Arsham's work offered an answer. His eroded, crystallized artifacts of modern life collapse time itself. A Pokemon rendered in his signature style becomes both a childhood memory and a future archaeological find. The past and future converge in a perpetual, haunting present. Standing before his works in Seoul 3024, I felt time bend and wrap around me.
This temporal alchemy inspired my own artistic breakthrough. Where Arsham creates future artifacts from present objects, I began to work backwards, pulling historical moments into the present. My piece juxtaposing a Korean War soldier with Olympic fencer Oh Sang-Wook emerged from this inspiration. Using Arsham's restrained palette on the soldier's side, I could suggest both historical distance and timeless relevance. The stark contrast with the vivid colors of the modern athlete doesn't just show different eras—it collapses them into dialogue.

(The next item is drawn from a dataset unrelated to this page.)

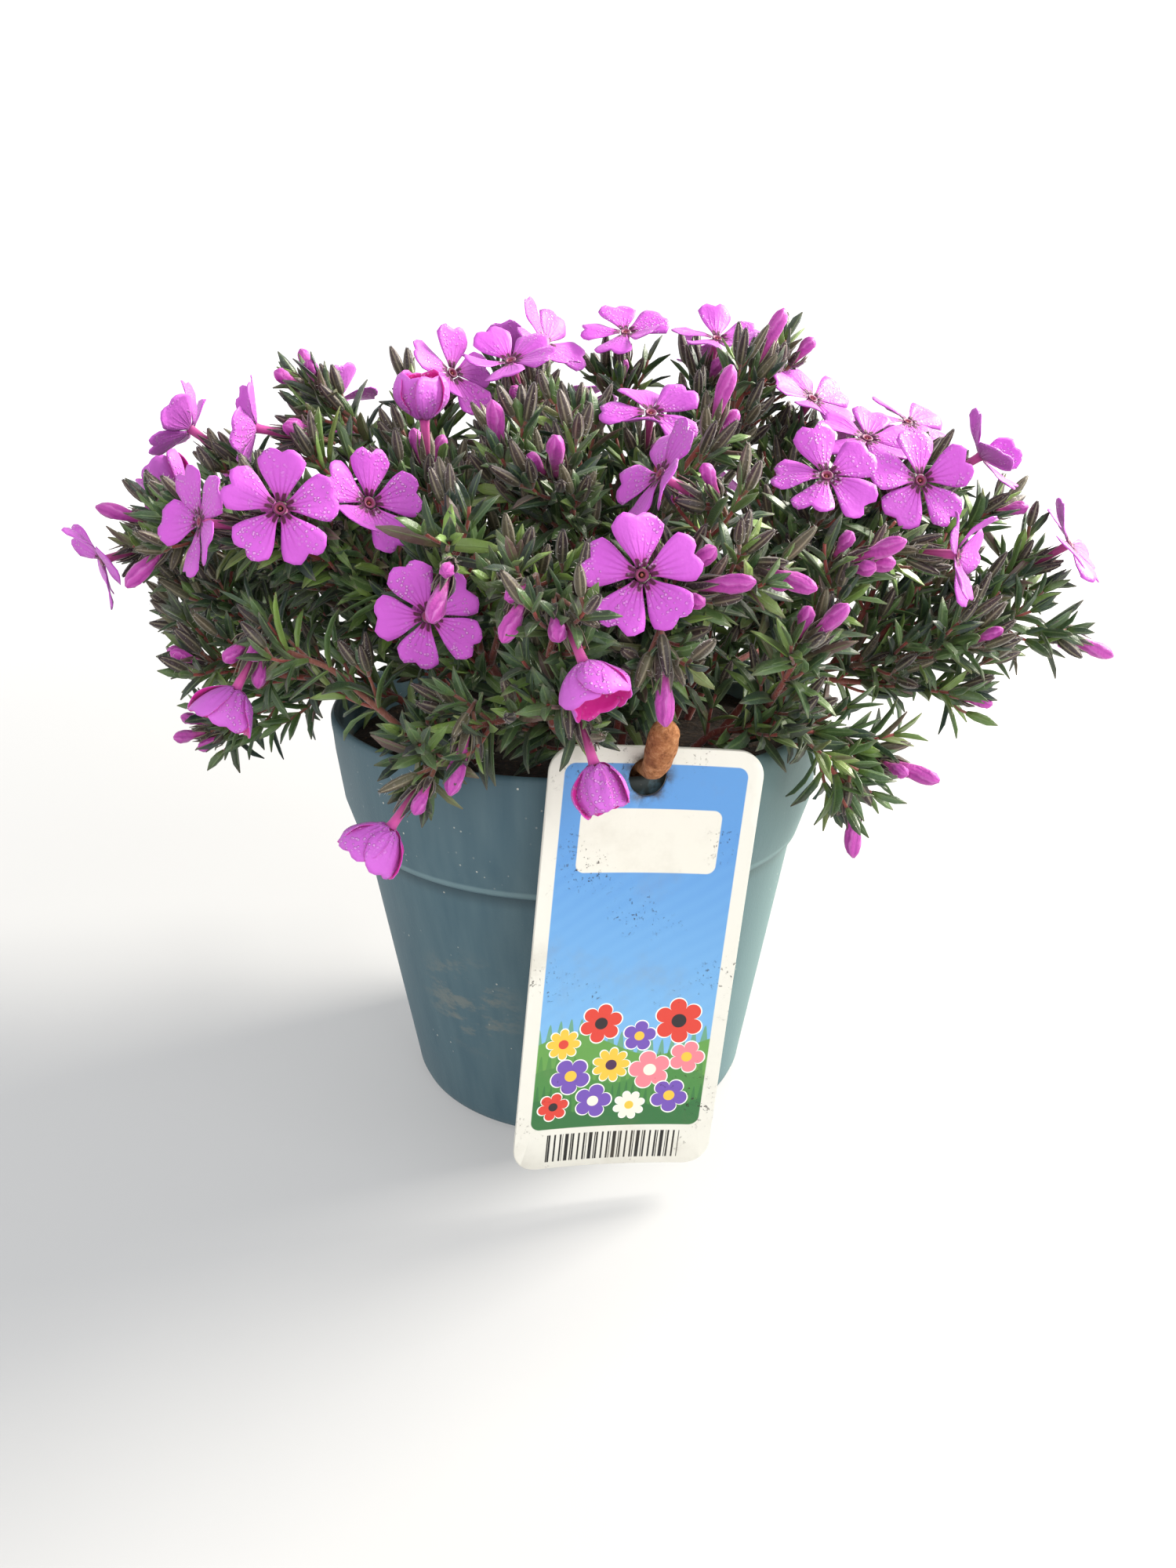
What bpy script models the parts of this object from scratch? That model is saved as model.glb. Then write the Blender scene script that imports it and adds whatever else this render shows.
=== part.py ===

Like Arsham's crumbling Gameboys and eroded Pikachus, my soldier and fencer speak to how we "fight" for our country across time. One through literal combat, the other through sporting excellence, both images resonate with sacrifice and national pride. The visual conversation between them, achieved through Arsham's techniques, makes history immediate and visceral.
Working on this piece, I understood something profound about both art and history: time isn't linear. The past doesn't simply recede; it echoes, ripples, reaches forward to touch us. Arsham's genius lies in making this tangible through pure aesthetics. His "fictional archaeology" isn't just a clever concept—it's a new way of seeing how past, present, and future interweave.
This understanding transformed my artistic practice. My work with RExTO (Remember Tomorrow) took on a new dimension. The name itself reflects our mission: to make tomorrow's memory of today as vivid as yesterday's echo in the present. Through this project, I began exploring ways to make historical narratives physically present and emotionally immediate.
This is what draws me to Arsham's work: not just the stunning visual innovation, but the profound philosophical implications. Through pure aesthetics—texture, erosion, monochromatic palettes—he makes time tangible. He shows us that every object contains multiple temporalities: its present form, its future decay, its potential for rediscovery. In doing so, he reveals how art can make history not just visible, but visceral.
Standing in that white-washed gallery in Seoul, watching contemporary artifacts transform into future relics, I found my artistic mission: to make history physically present, to collapse time through art, to make viewers feel the weight of the past in their bodies. Arsham showed me it was possible. Now it's my turn to carry that vision forward, using art to make memory immediate, urgent, and alive.
Author's Bio: Emily Kim is a Korean-American artist whose work explores the intersection of history, memory, and visual art. She is the founder of RExTO (Remember Tomorrow), an initiative dedicated to preserving and reimagining historical narratives of Korean War veterans.
BIBLIOGRAPHY
Primary Source Materials:
1. Arsham, Daniel. Seoul 3024 Exhibition. Seoul, Korea, 2023.
2. "Ode to My Father" (국제시장, Gukjesijang). Dir. Yoon Je-kyoon, CJ Entertainment, 2014.
Academic and Critical Sources:
3. Modrak, Rebekah. "Art as Social Practice: Technologies for Change." Routledge, 2022.
4. Foster, Hal. "An Archival Impulse." October, Vol. 110 (Fall 2004), pp. 3-22.
Interviews and Artist Statements:
5. Arsham, Daniel. "Future Relics." Interview with Design Boom, 2020.
6. Lee, Cheol-ok (이철옥 회장님). Personal Interview for RExTO project, 2023.
Online Resources:
7. "Daniel Arsham: In Conversation." Studio International, 2022.
Note from the Author:
While creating this article, I drew heavily from my personal experience at Arsham's Seoul 3024 exhibition and my own artistic practice. The theoretical framework was informed by contemporary discussions of temporality in art, particularly how artists engage with what Hal Foster terms "the archival impulse" in contemporary art practice.